* [What you will do]: Start at the line containing "of the worktop." and stop at the line containing "obj.matrix_world = world"; copy those lines exactly, both ends included, and no others.
::::
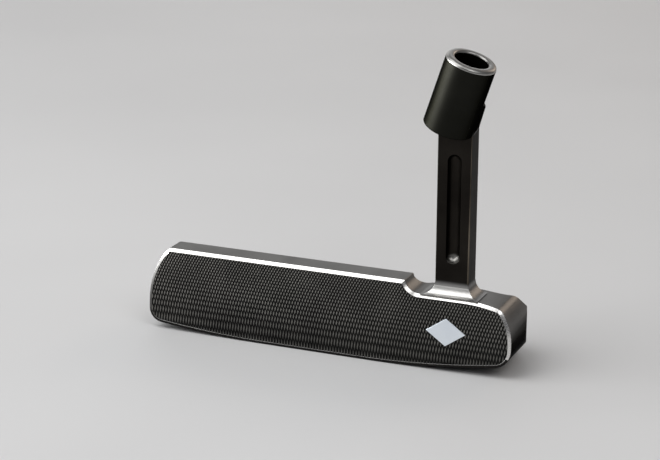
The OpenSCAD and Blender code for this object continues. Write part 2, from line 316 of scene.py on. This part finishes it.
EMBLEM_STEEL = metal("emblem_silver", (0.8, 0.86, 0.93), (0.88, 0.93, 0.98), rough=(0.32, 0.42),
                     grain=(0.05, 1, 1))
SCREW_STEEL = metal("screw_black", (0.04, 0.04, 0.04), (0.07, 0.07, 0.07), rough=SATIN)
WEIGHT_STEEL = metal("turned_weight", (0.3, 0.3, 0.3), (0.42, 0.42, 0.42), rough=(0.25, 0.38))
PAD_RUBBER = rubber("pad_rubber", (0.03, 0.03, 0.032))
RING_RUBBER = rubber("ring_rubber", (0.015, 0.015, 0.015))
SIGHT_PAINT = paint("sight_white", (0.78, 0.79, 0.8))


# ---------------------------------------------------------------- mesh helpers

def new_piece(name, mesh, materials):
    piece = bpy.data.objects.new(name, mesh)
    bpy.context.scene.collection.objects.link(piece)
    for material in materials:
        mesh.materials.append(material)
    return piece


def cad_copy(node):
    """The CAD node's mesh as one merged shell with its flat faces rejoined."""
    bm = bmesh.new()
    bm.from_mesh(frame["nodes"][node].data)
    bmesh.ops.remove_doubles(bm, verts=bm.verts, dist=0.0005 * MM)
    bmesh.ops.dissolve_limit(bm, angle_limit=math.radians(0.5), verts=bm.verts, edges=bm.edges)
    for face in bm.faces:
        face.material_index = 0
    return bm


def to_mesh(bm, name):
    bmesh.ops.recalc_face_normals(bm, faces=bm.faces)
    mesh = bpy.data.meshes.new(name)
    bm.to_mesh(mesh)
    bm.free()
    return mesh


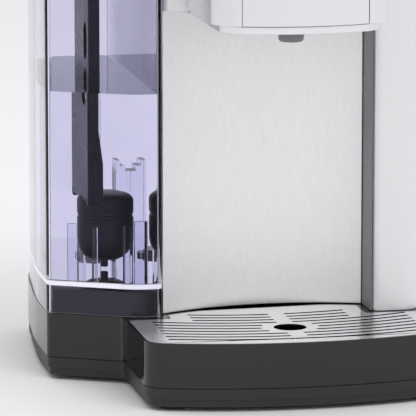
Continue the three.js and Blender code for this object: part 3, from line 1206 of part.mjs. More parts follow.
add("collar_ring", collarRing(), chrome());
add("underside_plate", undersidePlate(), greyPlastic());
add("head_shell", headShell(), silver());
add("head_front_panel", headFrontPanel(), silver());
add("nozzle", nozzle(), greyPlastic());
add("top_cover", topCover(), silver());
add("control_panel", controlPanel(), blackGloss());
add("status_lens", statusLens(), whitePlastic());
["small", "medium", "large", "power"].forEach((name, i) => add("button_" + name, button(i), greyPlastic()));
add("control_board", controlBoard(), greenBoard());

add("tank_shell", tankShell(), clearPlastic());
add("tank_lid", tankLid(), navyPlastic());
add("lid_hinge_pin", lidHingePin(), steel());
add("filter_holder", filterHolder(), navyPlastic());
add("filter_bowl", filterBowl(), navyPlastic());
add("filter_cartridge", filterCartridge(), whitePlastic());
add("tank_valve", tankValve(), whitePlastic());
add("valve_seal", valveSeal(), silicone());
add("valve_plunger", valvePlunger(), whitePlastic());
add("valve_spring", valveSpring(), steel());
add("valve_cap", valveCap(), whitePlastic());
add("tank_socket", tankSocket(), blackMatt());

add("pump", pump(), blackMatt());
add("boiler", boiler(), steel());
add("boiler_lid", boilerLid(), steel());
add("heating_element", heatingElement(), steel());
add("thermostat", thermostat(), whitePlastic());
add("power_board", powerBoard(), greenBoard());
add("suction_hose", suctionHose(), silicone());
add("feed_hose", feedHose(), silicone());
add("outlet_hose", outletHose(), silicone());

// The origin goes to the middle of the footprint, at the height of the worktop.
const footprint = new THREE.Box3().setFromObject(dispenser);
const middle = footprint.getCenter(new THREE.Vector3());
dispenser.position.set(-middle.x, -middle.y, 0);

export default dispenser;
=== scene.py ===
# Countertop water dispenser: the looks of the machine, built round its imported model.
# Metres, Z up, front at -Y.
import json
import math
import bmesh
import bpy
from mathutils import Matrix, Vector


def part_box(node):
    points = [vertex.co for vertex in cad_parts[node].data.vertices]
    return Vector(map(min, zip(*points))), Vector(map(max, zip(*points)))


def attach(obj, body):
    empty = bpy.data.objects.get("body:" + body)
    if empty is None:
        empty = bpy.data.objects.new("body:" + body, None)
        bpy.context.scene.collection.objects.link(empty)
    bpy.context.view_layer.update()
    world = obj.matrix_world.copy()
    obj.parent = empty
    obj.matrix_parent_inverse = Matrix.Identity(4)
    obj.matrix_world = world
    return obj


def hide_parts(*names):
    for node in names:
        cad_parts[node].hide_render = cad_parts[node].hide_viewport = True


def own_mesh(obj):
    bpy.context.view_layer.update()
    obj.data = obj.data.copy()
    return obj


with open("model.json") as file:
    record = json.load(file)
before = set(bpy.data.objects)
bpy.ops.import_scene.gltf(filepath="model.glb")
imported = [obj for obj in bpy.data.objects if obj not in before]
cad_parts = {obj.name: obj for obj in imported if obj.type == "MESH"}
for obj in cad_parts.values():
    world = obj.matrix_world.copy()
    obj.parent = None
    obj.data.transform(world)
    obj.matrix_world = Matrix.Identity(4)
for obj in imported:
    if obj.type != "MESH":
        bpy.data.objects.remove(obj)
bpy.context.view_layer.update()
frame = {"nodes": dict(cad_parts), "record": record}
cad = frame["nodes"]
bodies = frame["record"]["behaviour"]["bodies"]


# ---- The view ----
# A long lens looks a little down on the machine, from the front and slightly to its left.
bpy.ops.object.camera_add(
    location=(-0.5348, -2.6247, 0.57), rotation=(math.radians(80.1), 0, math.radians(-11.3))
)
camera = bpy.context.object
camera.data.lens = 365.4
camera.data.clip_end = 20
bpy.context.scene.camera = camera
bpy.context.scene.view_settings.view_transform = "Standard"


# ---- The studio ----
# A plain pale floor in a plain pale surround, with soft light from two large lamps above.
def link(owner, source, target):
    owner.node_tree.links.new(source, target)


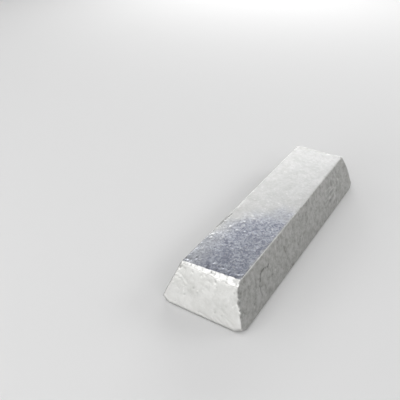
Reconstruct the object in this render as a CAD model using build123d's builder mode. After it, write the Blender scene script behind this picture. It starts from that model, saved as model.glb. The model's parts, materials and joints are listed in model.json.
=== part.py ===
::::
* [Result of this exercise]:
// The origin goes to the middle of the footprint, at the height of the worktop.
const footprint = new THREE.Box3().setFromObject(dispenser);
const middle = footprint.getCenter(new THREE.Vector3());
dispenser.position.set(-middle.x, -middle.y, 0);

export default dispenser;
=== scene.py ===
# Countertop water dispenser: the looks of the machine, built round its imported model.
# Metres, Z up, front at -Y.
import json
import math
import bmesh
import bpy
from mathutils import Matrix, Vector


def part_box(node):
    points = [vertex.co for vertex in cad_parts[node].data.vertices]
    return Vector(map(min, zip(*points))), Vector(map(max, zip(*points)))


def attach(obj, body):
    empty = bpy.data.objects.get("body:" + body)
    if empty is None:
        empty = bpy.data.objects.new("body:" + body, None)
        bpy.context.scene.collection.objects.link(empty)
    bpy.context.view_layer.update()
    world = obj.matrix_world.copy()
    obj.parent = empty
    obj.matrix_parent_inverse = Matrix.Identity(4)
    obj.matrix_world = world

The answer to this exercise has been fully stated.